> [DO THIS] Repeat the entire listing exactly.

> [MATERIAL FOR THIS EXERCISE]
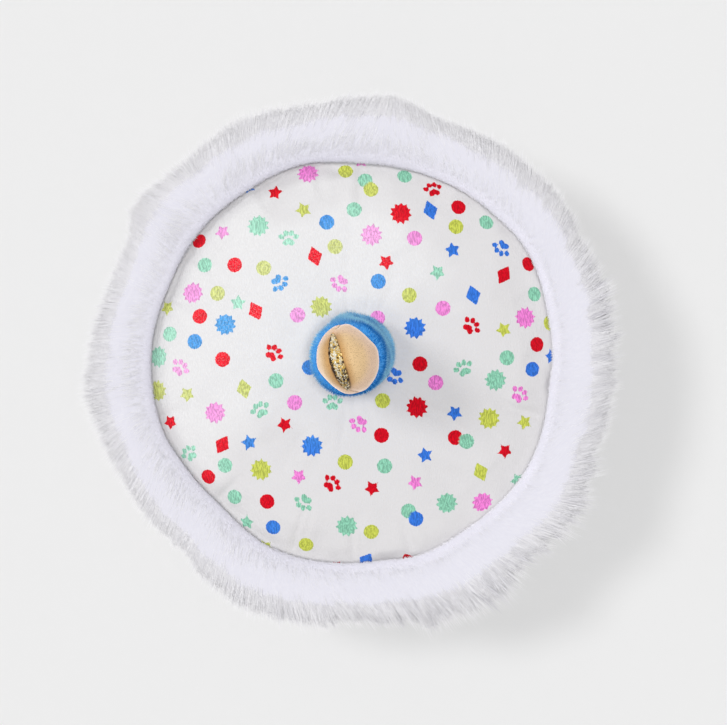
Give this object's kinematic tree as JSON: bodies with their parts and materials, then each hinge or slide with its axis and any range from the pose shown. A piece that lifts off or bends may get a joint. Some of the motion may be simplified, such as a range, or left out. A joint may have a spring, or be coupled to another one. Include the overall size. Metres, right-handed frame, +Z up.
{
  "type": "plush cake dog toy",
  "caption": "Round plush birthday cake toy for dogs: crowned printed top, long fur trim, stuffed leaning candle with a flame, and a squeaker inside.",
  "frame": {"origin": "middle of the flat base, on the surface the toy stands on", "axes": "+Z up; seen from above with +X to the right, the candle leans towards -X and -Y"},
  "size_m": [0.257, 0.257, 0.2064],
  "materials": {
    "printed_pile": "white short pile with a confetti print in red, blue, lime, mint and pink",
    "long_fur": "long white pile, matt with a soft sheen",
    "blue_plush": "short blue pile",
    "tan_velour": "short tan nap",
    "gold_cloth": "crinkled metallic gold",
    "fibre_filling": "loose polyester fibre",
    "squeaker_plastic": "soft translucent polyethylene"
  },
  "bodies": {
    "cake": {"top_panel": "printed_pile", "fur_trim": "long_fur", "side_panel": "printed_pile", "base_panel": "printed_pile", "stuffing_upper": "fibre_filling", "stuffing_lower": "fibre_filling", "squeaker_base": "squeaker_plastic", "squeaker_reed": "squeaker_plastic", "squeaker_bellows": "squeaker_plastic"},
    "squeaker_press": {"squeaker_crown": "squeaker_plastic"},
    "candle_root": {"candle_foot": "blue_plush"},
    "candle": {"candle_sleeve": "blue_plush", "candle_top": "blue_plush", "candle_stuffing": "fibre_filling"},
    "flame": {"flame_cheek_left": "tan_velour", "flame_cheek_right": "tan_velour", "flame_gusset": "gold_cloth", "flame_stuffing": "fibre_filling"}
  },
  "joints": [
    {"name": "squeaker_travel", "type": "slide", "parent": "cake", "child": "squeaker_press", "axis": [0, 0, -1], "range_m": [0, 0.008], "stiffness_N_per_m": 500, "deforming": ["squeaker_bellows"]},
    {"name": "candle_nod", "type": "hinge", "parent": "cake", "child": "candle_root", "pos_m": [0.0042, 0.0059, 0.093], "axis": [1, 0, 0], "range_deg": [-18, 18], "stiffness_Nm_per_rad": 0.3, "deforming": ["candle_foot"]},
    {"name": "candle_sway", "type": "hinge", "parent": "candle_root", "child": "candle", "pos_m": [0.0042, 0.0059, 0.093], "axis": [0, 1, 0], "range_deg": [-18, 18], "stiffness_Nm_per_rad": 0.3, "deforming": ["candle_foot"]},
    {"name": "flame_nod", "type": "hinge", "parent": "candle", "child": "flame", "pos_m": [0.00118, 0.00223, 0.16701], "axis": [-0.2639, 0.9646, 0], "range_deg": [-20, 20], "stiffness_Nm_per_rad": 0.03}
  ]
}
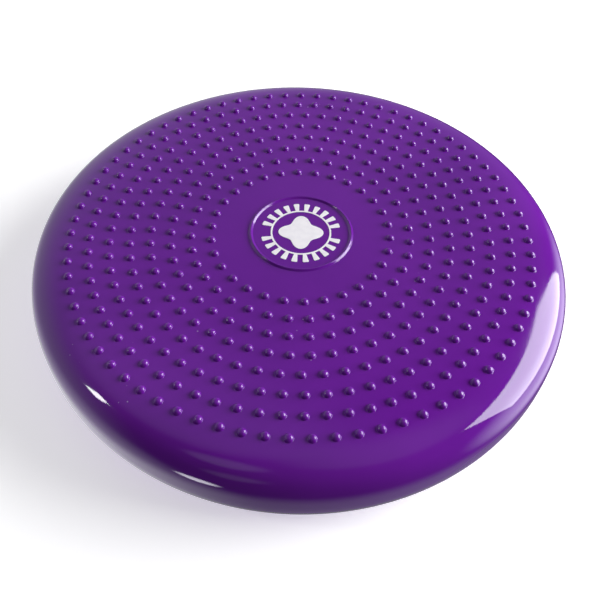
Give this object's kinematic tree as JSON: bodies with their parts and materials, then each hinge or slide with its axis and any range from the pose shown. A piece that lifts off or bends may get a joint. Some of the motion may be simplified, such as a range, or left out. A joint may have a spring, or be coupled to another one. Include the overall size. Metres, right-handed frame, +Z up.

> [RESPONSE]
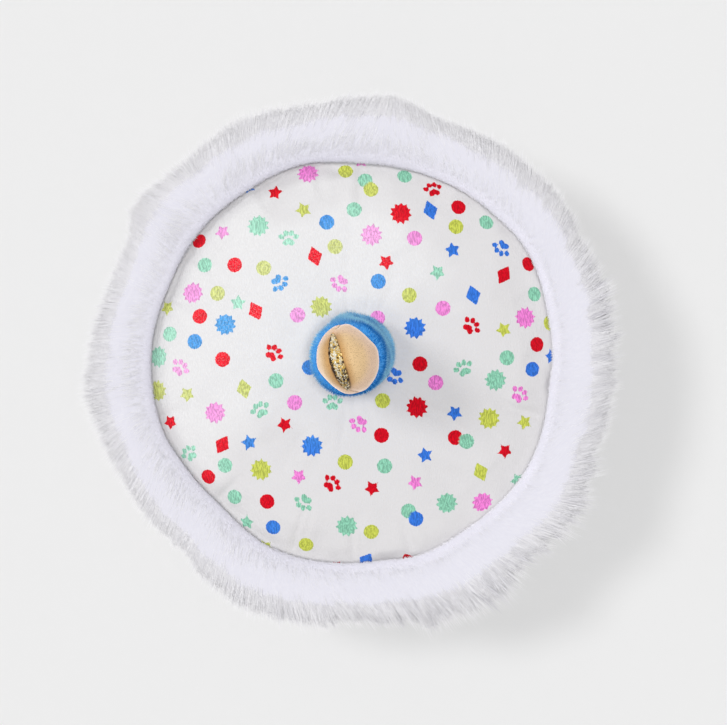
Give this object's kinematic tree as JSON: bodies with their parts and materials, then each hinge or slide with its axis and any range from the pose shown. A piece that lifts off or bends may get a joint. Some of the motion may be simplified, such as a range, or left out. A joint may have a spring, or be coupled to another one. Include the overall size. Metres, right-handed frame, +Z up.
{
  "type": "plush cake dog toy",
  "caption": "Round plush birthday cake toy for dogs: crowned printed top, long fur trim, stuffed leaning candle with a flame, and a squeaker inside.",
  "frame": {"origin": "middle of the flat base, on the surface the toy stands on", "axes": "+Z up; seen from above with +X to the right, the candle leans towards -X and -Y"},
  "size_m": [0.257, 0.257, 0.2064],
  "materials": {
    "printed_pile": "white short pile with a confetti print in red, blue, lime, mint and pink",
    "long_fur": "long white pile, matt with a soft sheen",
    "blue_plush": "short blue pile",
    "tan_velour": "short tan nap",
    "gold_cloth": "crinkled metallic gold",
    "fibre_filling": "loose polyester fibre",
    "squeaker_plastic": "soft translucent polyethylene"
  },
  "bodies": {
    "cake": {"top_panel": "printed_pile", "fur_trim": "long_fur", "side_panel": "printed_pile", "base_panel": "printed_pile", "stuffing_upper": "fibre_filling", "stuffing_lower": "fibre_filling", "squeaker_base": "squeaker_plastic", "squeaker_reed": "squeaker_plastic", "squeaker_bellows": "squeaker_plastic"},
    "squeaker_press": {"squeaker_crown": "squeaker_plastic"},
    "candle_root": {"candle_foot": "blue_plush"},
    "candle": {"candle_sleeve": "blue_plush", "candle_top": "blue_plush", "candle_stuffing": "fibre_filling"},
    "flame": {"flame_cheek_left": "tan_velour", "flame_cheek_right": "tan_velour", "flame_gusset": "gold_cloth", "flame_stuffing": "fibre_filling"}
  },
  "joints": [
    {"name": "squeaker_travel", "type": "slide", "parent": "cake", "child": "squeaker_press", "axis": [0, 0, -1], "range_m": [0, 0.008], "stiffness_N_per_m": 500, "deforming": ["squeaker_bellows"]},
    {"name": "candle_nod", "type": "hinge", "parent": "cake", "child": "candle_root", "pos_m": [0.0042, 0.0059, 0.093], "axis": [1, 0, 0], "range_deg": [-18, 18], "stiffness_Nm_per_rad": 0.3, "deforming": ["candle_foot"]},
    {"name": "candle_sway", "type": "hinge", "parent": "candle_root", "child": "candle", "pos_m": [0.0042, 0.0059, 0.093], "axis": [0, 1, 0], "range_deg": [-18, 18], "stiffness_Nm_per_rad": 0.3, "deforming": ["candle_foot"]},
    {"name": "flame_nod", "type": "hinge", "parent": "candle", "child": "flame", "pos_m": [0.00118, 0.00223, 0.16701], "axis": [-0.2639, 0.9646, 0], "range_deg": [-20, 20], "stiffness_Nm_per_rad": 0.03}
  ]
}
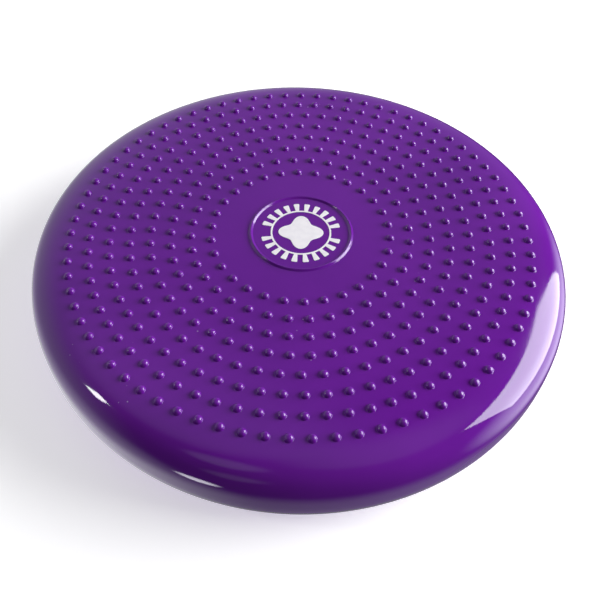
Give this object's kinematic tree as JSON: bodies with their parts and materials, then each hinge or slide with its axis and any range from the pose shown. A piece that lifts off or bends may get a joint. Some of the motion may be simplified, such as a range, or left out. A joint may have a spring, or be coupled to another one. Include the overall size. Metres, right-handed frame, +Z up.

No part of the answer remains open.